§ Instruction
Pull out the lines from the line containing "solids = shape.Solids" through the line containing "obj.parent = None", both lines included, and copy them exactly.

§ Object modeling scripts
* begin *
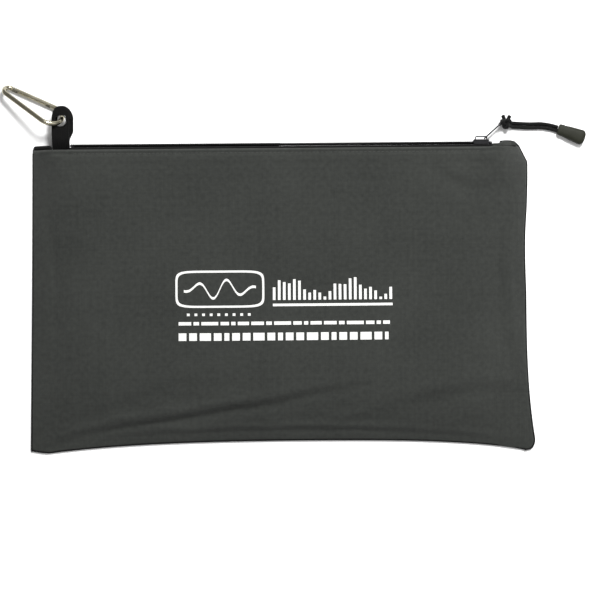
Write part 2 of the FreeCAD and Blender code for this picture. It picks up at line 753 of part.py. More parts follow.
NODES = {
    "back_panel": back_panel,
    "front_panel": front_panel,
    "bottom_seam": bottom_seam,
    "back_tape": lambda: tape(-1),
    "front_tape": lambda: tape(1),
    "back_tape_edge": lambda: tape_edge(-1),
    "front_tape_edge": lambda: tape_edge(1),
    "back_coil": lambda: coil(-1),
    "front_coil": lambda: coil(1),
    "bottom_stop": bottom_stop,
    "back_top_stop": lambda: top_stop(-1),
    "front_top_stop": lambda: top_stop(1),
    "zip_end_fold": zip_end_fold,
    "zip_close_fold": zip_close_fold,
    "front_topstitch": front_topstitch,
    "slider_body": slider_body,
    "slider_bridge": slider_bridge,
    "pull_loop": pull_loop,
    "cord_knot": cord_knot,
    "cord_tail_left": lambda: cord_tail(TAIL_ANGLES[0]),
    "cord_tail_right": lambda: cord_tail(TAIL_ANGLES[1]),
    "cord_strand_upper": lambda: cord_strand(1),
    "cord_strand_lower": lambda: cord_strand(-1),
    "cord_grip": cord_grip,
    "tab_webbing": tab_webbing,
    "bar_tack": bar_tack,
    "eyelet_barrel": eyelet_barrel,
    "eyelet_washer": eyelet_washer,
    "carabiner_frame": carabiner_frame,
    "gate_barrel": gate_barrel,
    "gate_rivet": gate_rivet,
    "latch_pin": latch_pin,
    "gate_plunger": gate_plunger,
    "gate_spring": gate_spring,
}


def main():
    """Build each node and write it to its own STEP file."""
    os.makedirs("parts", exist_ok=True)
    for name, build in NODES.items():
        shape = build()
        solids = shape.Solids
        if len(solids) == 1:
            shape = solids[0]
        box = shape.BoundBox
        print(
            f"{name}: solids {len(solids)} valid {shape.isValid()} volume {shape.Volume:.1f} "
            f"x {box.XMin:.1f} {box.XMax:.1f} y {box.YMin:.1f} {box.YMax:.1f} z {box.ZMin:.2f} {box.ZMax:.2f}"
        )
        shape.exportStep(os.path.join("parts", name + ".step"))


main()
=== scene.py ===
"""Finishes a packed zip pouch: woven cloth, sewn lips, coil zip, cord pull, webbing tab, metal and a studio.

The script is laid out as a Blender add-on. Every size below is in millimetres, in the frame of the CAD model:
+X along the zip, +Y towards the zip, +Z up out of the front panel.
"""

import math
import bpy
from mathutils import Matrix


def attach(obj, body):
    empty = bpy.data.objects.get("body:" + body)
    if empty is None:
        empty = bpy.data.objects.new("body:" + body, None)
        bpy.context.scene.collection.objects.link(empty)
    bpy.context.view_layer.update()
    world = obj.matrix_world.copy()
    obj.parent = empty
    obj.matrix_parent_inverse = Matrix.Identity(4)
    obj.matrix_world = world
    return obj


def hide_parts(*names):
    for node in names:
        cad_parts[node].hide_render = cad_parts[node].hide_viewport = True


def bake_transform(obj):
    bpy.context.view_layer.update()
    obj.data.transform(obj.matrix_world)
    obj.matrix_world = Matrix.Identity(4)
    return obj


bl_info = {
    "name": "Zip Pouch Finisher",
    "version": (1, 0, 0),
    "blender": (4, 5, 0),
    "location": "View3D > Sidebar > Pouch",
    "description": "Builds the cloth, zip, cord and finish of a flat zip pouch over its packed CAD model",
    "category": "Add Mesh",
}

import bmesh
import bpy
import numpy as np
from bpy.props import FloatProperty, IntProperty, PointerProperty
from bpy.types import Operator, Panel, PropertyGroup
from mathutils import Vector

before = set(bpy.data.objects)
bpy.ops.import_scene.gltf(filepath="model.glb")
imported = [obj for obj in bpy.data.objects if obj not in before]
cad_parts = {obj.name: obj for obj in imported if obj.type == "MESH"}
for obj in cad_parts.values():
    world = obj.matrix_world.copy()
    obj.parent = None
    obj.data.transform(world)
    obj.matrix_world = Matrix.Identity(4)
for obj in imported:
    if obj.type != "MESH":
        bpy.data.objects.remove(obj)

MM = 0.001
HALF_WIDTH = 177.8
LIP_EDGE_Y = 106.0
BOTTOM_MIDDLE = (20.0, -105.3)
LEFT_FLARE = 2.9
MOUTH = 13.2
ZIP_Z = MOUTH / 2
ZIP_LEFT = -149.5
ZIP_RIGHT = 154.0
PIVOT = (148.1, 111.05, ZIP_Z)
WIRE_ANGLE = 42.0
WIRE_LOOP_LENGTH = 16.0
KNOT = (163.8, 121.9, 4.45)
CORD_ROUTE = ((168.2, 120.9), (180.0, 119.9), (192.5, 120.5), (201.6, 117.6))
CORD_APART = 2.8
GRIP_START = (201.4, 117.7)
GRIP_ANGLE = -20.5
TAB_X = -156.2
TAB_HALF = 6.3
EYELET_Y = 125.6
EYELET_Z = 9.990
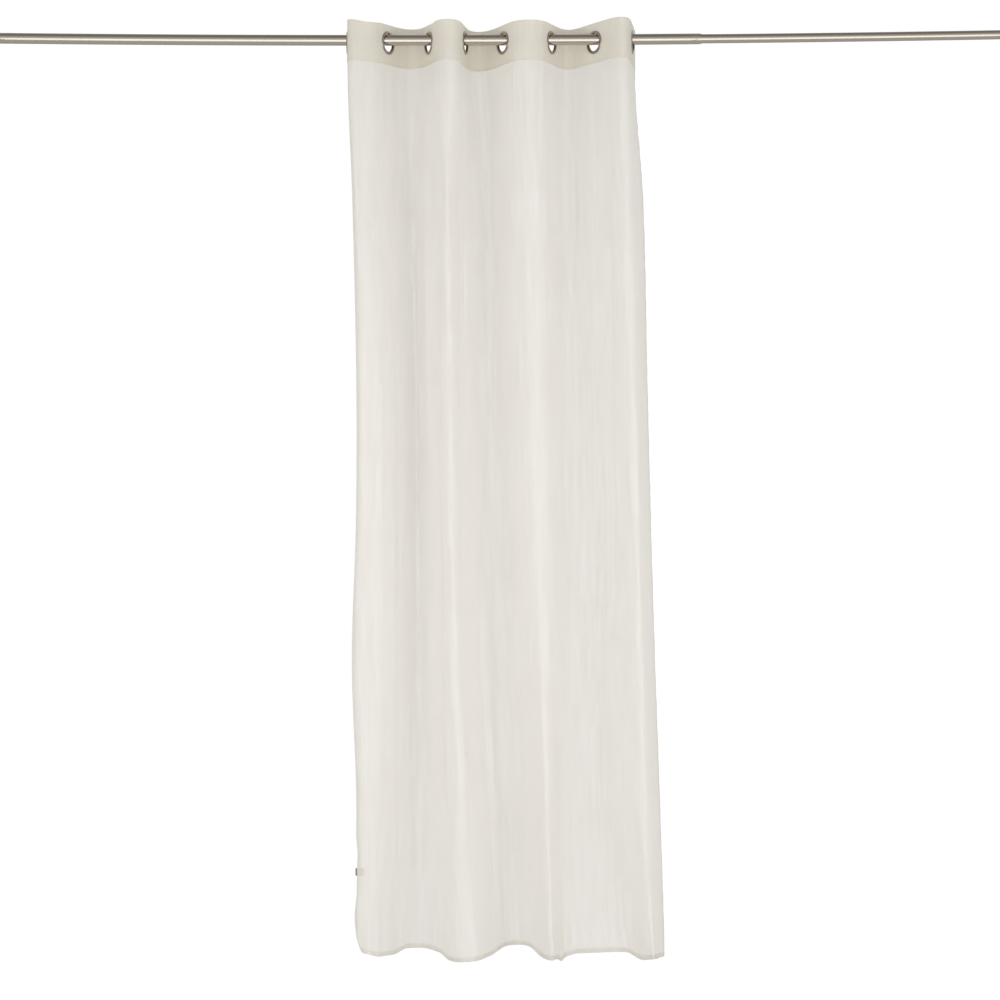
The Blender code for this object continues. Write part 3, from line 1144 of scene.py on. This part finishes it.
@dataclass
class HeadingBand:
    """The stiff doubled band along the top, cut flat with its eyelet holes and then hung."""

    column_step: float = 5.0 * MM
    row_step: float = 5.3 * MM
    thick: float = 1.5 * MM
    hole_radius: float = 25.2 * MM
    hole_sides: int = 56
    edge_round: float = 0.5 * MM
    seam_up: float = 4.0 * MM
    turn_in: float = 16.0 * MM
    turn_thick: float = 0.3 * MM

    @property
    def deep(self) -> float:
        """How deep the band is."""
        return DRAPE.heading_top - DRAPE.heading_foot

    def hang(self, flat: np.ndarray) -> np.ndarray:
        """Hangs points of the flat band.

        Args:
            flat: distances along it and up from its foot, and behind it.

        Returns:
            Their places.
        """
        along = flat[:, 0]
        height = DRAPE.heading_foot + DRAPE.heading_lift(along) + flat[:, 1]
        level = np.full(len(along), DRAPE.heading_foot)
        place, square = DRAPE.place(along, level), DRAPE.backwards(along, level)
        return np.column_stack([place + square * flat[:, 2:], height])

    def make(self, cloth: bpy.types.Material, rod: "Rod") -> bpy.types.Object:
        """Cuts the band, punches its holes and hangs it.

        Args:
            cloth: the doubled voile.
            rod: the rod, whose line says where the holes go.

        Returns:
            The heading.
        """
        deselect_all()
        bpy.ops.mesh.primitive_grid_add(
            x_subdivisions=round(DRAPE.width / self.column_step),
            y_subdivisions=round(self.deep / self.row_step),
            size=1,
            location=(DRAPE.width / 2, self.deep / 2, 0),
        )
        band = bpy.context.object
        band.name = "heading_cloth"
        band.scale = (DRAPE.width, self.deep, 1)
        wall = band.modifiers.new("two_layers", "SOLIDIFY")
        wall.thickness = self.thick
        wall.offset = 0.0
        apply_all(band)
        for index in range(len(PASSES)):
            self.punch(band, index, rod)
        edges = band.modifiers.new("soft_edges", "BEVEL")
        edges.width = self.edge_round
        edges.segments = 2
        edges.limit_method = "ANGLE"
        edges.angle_limit = radians(60)
        apply_all(band)
        flat = points_of(band)
        lay_uv(band, flat)
        flat[:, 2] += np.sign(flat[:, 2]) * self.turn_thick * (flat[:, 1] < self.turn_in)
        set_points(band, self.hang(flat))
        make_active(band)
        bpy.ops.object.shade_smooth_by_angle(angle=radians(50))
        return make_part(band, cloth, ["heading_band"])

    def punch(self, band: bpy.types.Object, index: int, rod: "Rod") -> None:
        """Cuts one eyelet hole in the flat band.

        Args:
            band: the flat band.
            index: the eyelet's number, from 0 at the left.
            rod: the rod, whose line says how high the hole is.
        """
        along = DRAPE.margin + index * DRAPE.pitch
        lift = float(DRAPE.heading_lift(np.array([along]))[0])
        up = rod.eyelet_height(index) - DRAPE.heading_foot - lift
        deselect_all()
        bpy.ops.mesh.primitive_cylinder_add(
            vertices=self.hole_sides,
            radius=self.hole_radius,
            depth=10 * self.thick,
            location=(along, up, 0),
        )
        cutter = bpy.context.object
        hole = band.modifiers.new("hole", "BOOLEAN")
        hole.operation = "DIFFERENCE"
        hole.object = cutter
        make_active(band)
        bpy.ops.object.modifier_apply(modifier=hole.name)
        bpy.data.objects.remove(cutter, do_unlink=True)

    def seams(self, thread: bpy.types.Material, stitching: Stitching) -> list[bpy.types.Object]:
        """Sews the band's foot, on both faces.

        Args:
            thread: the sewing thread.
            stitching: how the stitches are made.

        Returns:
            The rows of stitches.
        """
        rows = []
        for face, side in (("front", -1), ("back", 1)):
            seam = stitching.row(f"heading_{face}_stitches", DRAPE.width)
            points = points_of(seam)
            behind = side * (self.thick / 2 + self.turn_thick) + points[:, 2]
            flat = np.column_stack([points[:, 0], self.seam_up + points[:, 1], behind])
            lay_uv(seam, flat)
            set_points(seam, self.hang(flat))
            seam.data.shade_smooth()
            rows.append(make_part(seam, thread))
        return rows


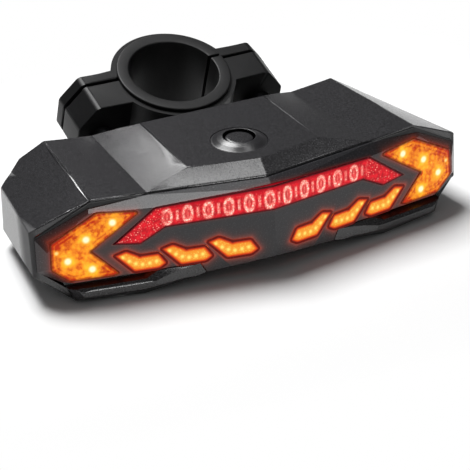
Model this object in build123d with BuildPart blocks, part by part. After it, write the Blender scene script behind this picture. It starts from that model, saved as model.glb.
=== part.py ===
* end *
§ Expected answer
        solids = shape.Solids
        if len(solids) == 1:
            shape = solids[0]
        box = shape.BoundBox
        print(
            f"{name}: solids {len(solids)} valid {shape.isValid()} volume {shape.Volume:.1f} "
            f"x {box.XMin:.1f} {box.XMax:.1f} y {box.YMin:.1f} {box.YMax:.1f} z {box.ZMin:.2f} {box.ZMax:.2f}"
        )
        shape.exportStep(os.path.join("parts", name + ".step"))


main()
=== scene.py ===
"""Finishes a packed zip pouch: woven cloth, sewn lips, coil zip, cord pull, webbing tab, metal and a studio.

The script is laid out as a Blender add-on. Every size below is in millimetres, in the frame of the CAD model:
+X along the zip, +Y towards the zip, +Z up out of the front panel.
"""

import math
import bpy
from mathutils import Matrix


def attach(obj, body):
    empty = bpy.data.objects.get("body:" + body)
    if empty is None:
        empty = bpy.data.objects.new("body:" + body, None)
        bpy.context.scene.collection.objects.link(empty)
    bpy.context.view_layer.update()
    world = obj.matrix_world.copy()
    obj.parent = empty
    obj.matrix_parent_inverse = Matrix.Identity(4)
    obj.matrix_world = world
    return obj


def hide_parts(*names):
    for node in names:
        cad_parts[node].hide_render = cad_parts[node].hide_viewport = True


def bake_transform(obj):
    bpy.context.view_layer.update()
    obj.data.transform(obj.matrix_world)
    obj.matrix_world = Matrix.Identity(4)
    return obj


bl_info = {
    "name": "Zip Pouch Finisher",
    "version": (1, 0, 0),
    "blender": (4, 5, 0),
    "location": "View3D > Sidebar > Pouch",
    "description": "Builds the cloth, zip, cord and finish of a flat zip pouch over its packed CAD model",
    "category": "Add Mesh",
}

import bmesh
import bpy
import numpy as np
from bpy.props import FloatProperty, IntProperty, PointerProperty
from bpy.types import Operator, Panel, PropertyGroup
from mathutils import Vector

before = set(bpy.data.objects)
bpy.ops.import_scene.gltf(filepath="model.glb")
imported = [obj for obj in bpy.data.objects if obj not in before]
cad_parts = {obj.name: obj for obj in imported if obj.type == "MESH"}
for obj in cad_parts.values():
    world = obj.matrix_world.copy()
    obj.parent = None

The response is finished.